Too often these days we are presented with catchy slogans and acronyms that show little relationship to any thinking that has been done about the complexities of the issues, descriptions of the work and kids that don’t ring true with our experience, and contrived statements designed to please funders and politicians. Often these jargon-laden narratives say more about what the writers want us to hear as opposed to inviting us into the world of Child and Youth Care as it occurred in their experience. And we are left with a feeling of uneasiness that comes from writers who in their haste to prove something don’t tell it like it is.

We would be an even better profession I think if we insisted more on literature that portrayed the work like it is.
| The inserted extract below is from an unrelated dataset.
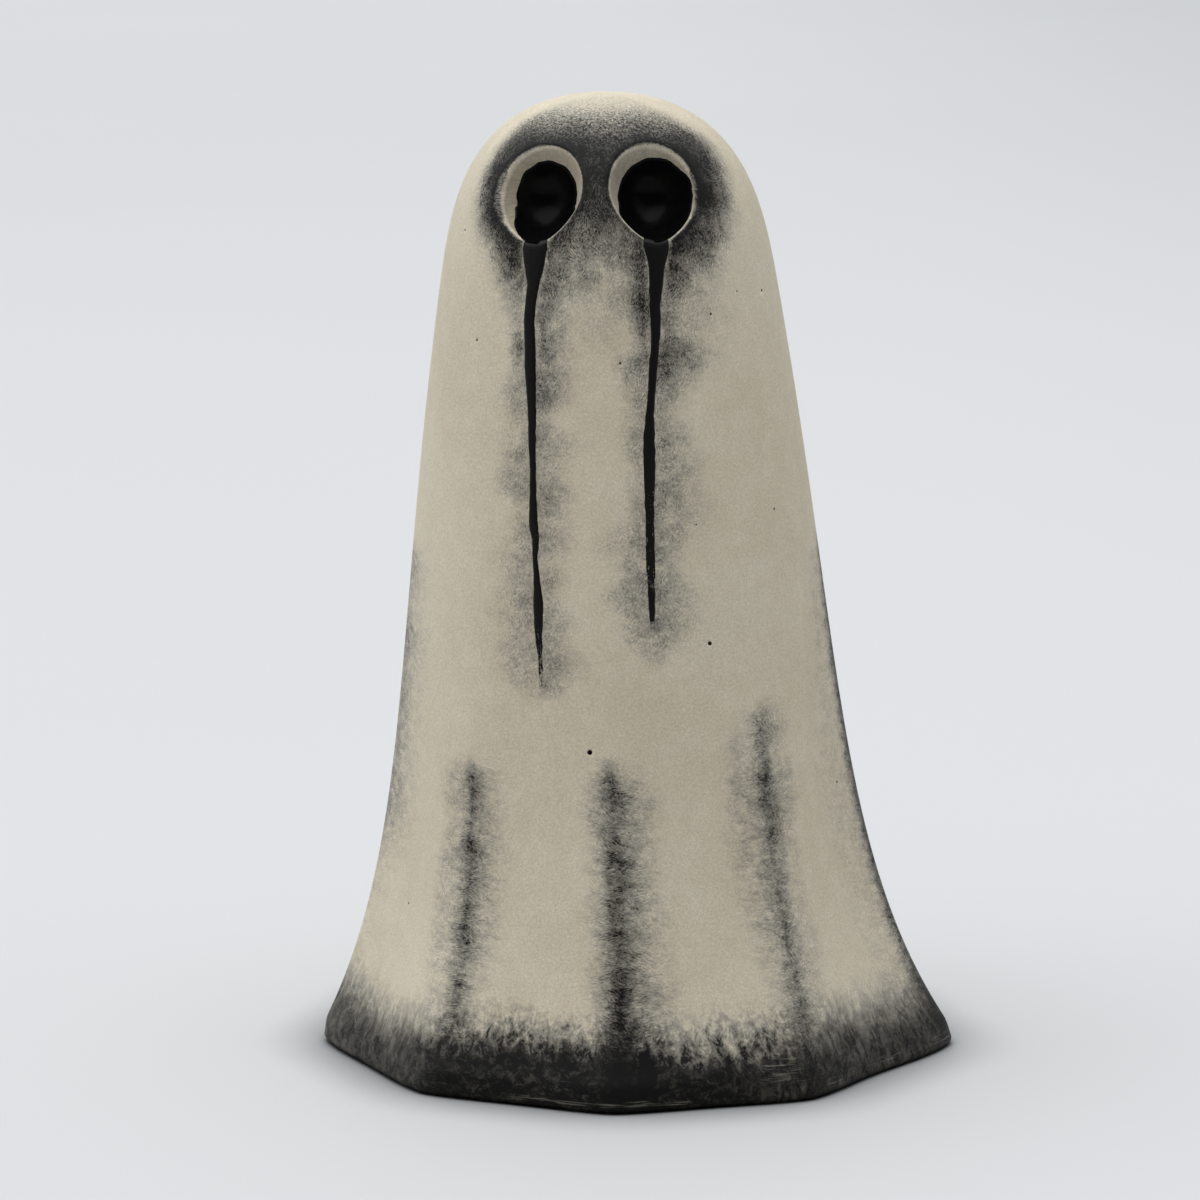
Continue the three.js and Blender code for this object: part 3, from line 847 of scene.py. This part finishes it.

Stories, articles and books that showed rather than told, like the stories, articles, and books that are being written by many contributors to this online magazine and the books and teaching in Child and Youth Care. These are the moral writers, and we can tell almost immediately because they draw us into their world and the world of the child by their insistence on speaking the truth of their experience. They show rather than tell us the simplicity that comes from a quest to understand the complexities, and their ability to express themselves in a way that rings true with their experience. And subsequently we feel welcome.